Merge text blocks together that are separated by equations.

Equations are identified as text blocks matching the pattern $$...$$ (LaTeX display math delimiters).

Parameters:

Name	Type	Description	Default
`blocks`	`list[Block]`	List of markdown blocks to process	required

Returns:

Type	Description
`list[Block]`	New list where TextBlock instances are merged when separated by
`list[Block]`	equation blocks.

Source code in lmm/markdown/blockutils.py

def merge_equation_blocks(blocks: list[Block]) -> list[Block]:
    """
    Merge text blocks together that are separated by equations.

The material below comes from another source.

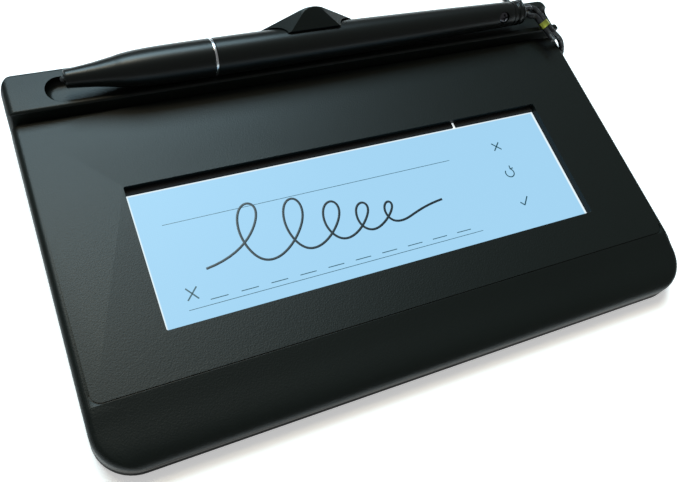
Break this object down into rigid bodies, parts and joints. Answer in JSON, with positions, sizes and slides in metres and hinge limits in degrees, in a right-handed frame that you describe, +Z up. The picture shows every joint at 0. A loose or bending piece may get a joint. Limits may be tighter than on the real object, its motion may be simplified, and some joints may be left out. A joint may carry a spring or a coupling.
{
  "type": "signature pad",
  "caption": "Wedge-shaped desktop signature pad with a lit display in its sloping deck, a pen tray with a hood along the back, and a tethered pen.",
  "frame": {"origin": "on the table under the middle of the housing and its hood", "axes": "+X to the right along the pen, +Y to the back, +Z up; the deck faces up and towards -Y"},
  "size_m": [0.1659, 0.1389, 0.0292],
  "materials": {
    "case_plastic": "fine texture",
    "pen_plastic": "fine texture",
    "black_foam": "matte",
    "lit_window": "anti-glare, lit from behind",
    "display_glass": "clear",
    "light_guide": "clear",
    "white_plastic": "satin",
    "circuit_board": "solder mask",
    "steel": "satin",
    "chip_plastic": "matte",
    "capacitor_body": "matte",
    "ribbon_film": "film",
    "foot_rubber": "matte",
    "ring_metal": "bright",
    "nib_plastic": "smooth",
    "copper_coil": "enamelled wire",
    "cord": "braided",
    "crimp_metal": "plated",
    "tie_plastic": "matte"
  },
  "bodies": {
    "case": {"base_case": "case_plastic", "top_cover": "case_plastic", "pen_tray": "case_plastic", "pen_hood": "case_plastic", "dust_seal": "black_foam", "display_window": "lit_window", "lcd_glass": "display_glass", "light_guide": "light_guide", "light_frame": "white_plastic", "sensor_board": "circuit_board", "display_screws": "steel", "main_board": "circuit_board", "board_screws": "steel", "ribbon_connectors": "white_plastic", "processor_chip": "chip_plastic", "regulator_chip": "chip_plastic", "clock_crystal": "steel", "board_capacitors": "capacitor_body", "cable_header": "white_plastic", "display_ribbon": "ribbon_film", "sensor_ribbon": "ribbon_film", "case_screws": "steel", "rubber_feet": "foot_rubber", "cable_gland": "foot_rubber", "tether_anchor": "foot_rubber", "tether_end": "cord", "tether_hank": "cord", "hank_tie": "tie_plastic", "tether_run": "cord"},
    "pen": {"pen_grip": "pen_plastic", "pen_ring": "ring_metal", "pen_barrel": "pen_plastic", "pen_end_cap": "pen_plastic", "pen_eyelet": "steel", "pen_screw": "steel", "nib_spring": "steel", "pen_coil": "copper_coil", "pen_switch": "chip_plastic", "pen_board": "circuit_board", "tether_loop": "cord", "tether_crimp": "crimp_metal", "tether_tail": "cord", "tether_lead": "cord"},
    "nib": {"pen_nib": "nib_plastic"}
  },
  "joints": [
    {"name": "pen_slide", "type": "slide", "parent": "case", "child": "pen", "axis": [1, 0, 0], "range_m": [-0.002, 0.076]},
    {"name": "nib_press", "type": "slide", "parent": "pen", "child": "nib", "axis": [1, 0, 0], "range_m": [0, 0.0006], "stiffness_N_per_m": 200, "deforming": ["nib_spring"]}
  ]
}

    Equations are identified as text blocks matching the pattern $$...$$
    (LaTeX display math delimiters).

    Args:
        blocks: List of markdown blocks to process

    Returns:
        New list where TextBlock instances are merged when separated by
        equation blocks.
    """

    def _is_eq_block(block: TextBlock) -> bool:
        return (
            re.match(r"^\s*\$\$.*\$\$\s*$", block.get_content())
            is not None
        )

    return merge_textblocks_if(blocks, _is_eq_block)

`merge_short_textblocks(blocks, wordthresh=120)`

Merges short text blocks together, defined by a word count threshold.

Text blocks with fewer than wordthresh words are merged with the next text block. This continues until a block meets or exceeds the threshold.

Parameters:

Name	Type	Description	Default
`blocks`	`list[Block]`	List of markdown blocks to process	required
`wordthresh`	`int`	Minimum word count threshold for text blocks (default: 120)	`120`

Returns:

Type	Description
`list[Block]`	New list where short consecutive TextBlock instances have been merged.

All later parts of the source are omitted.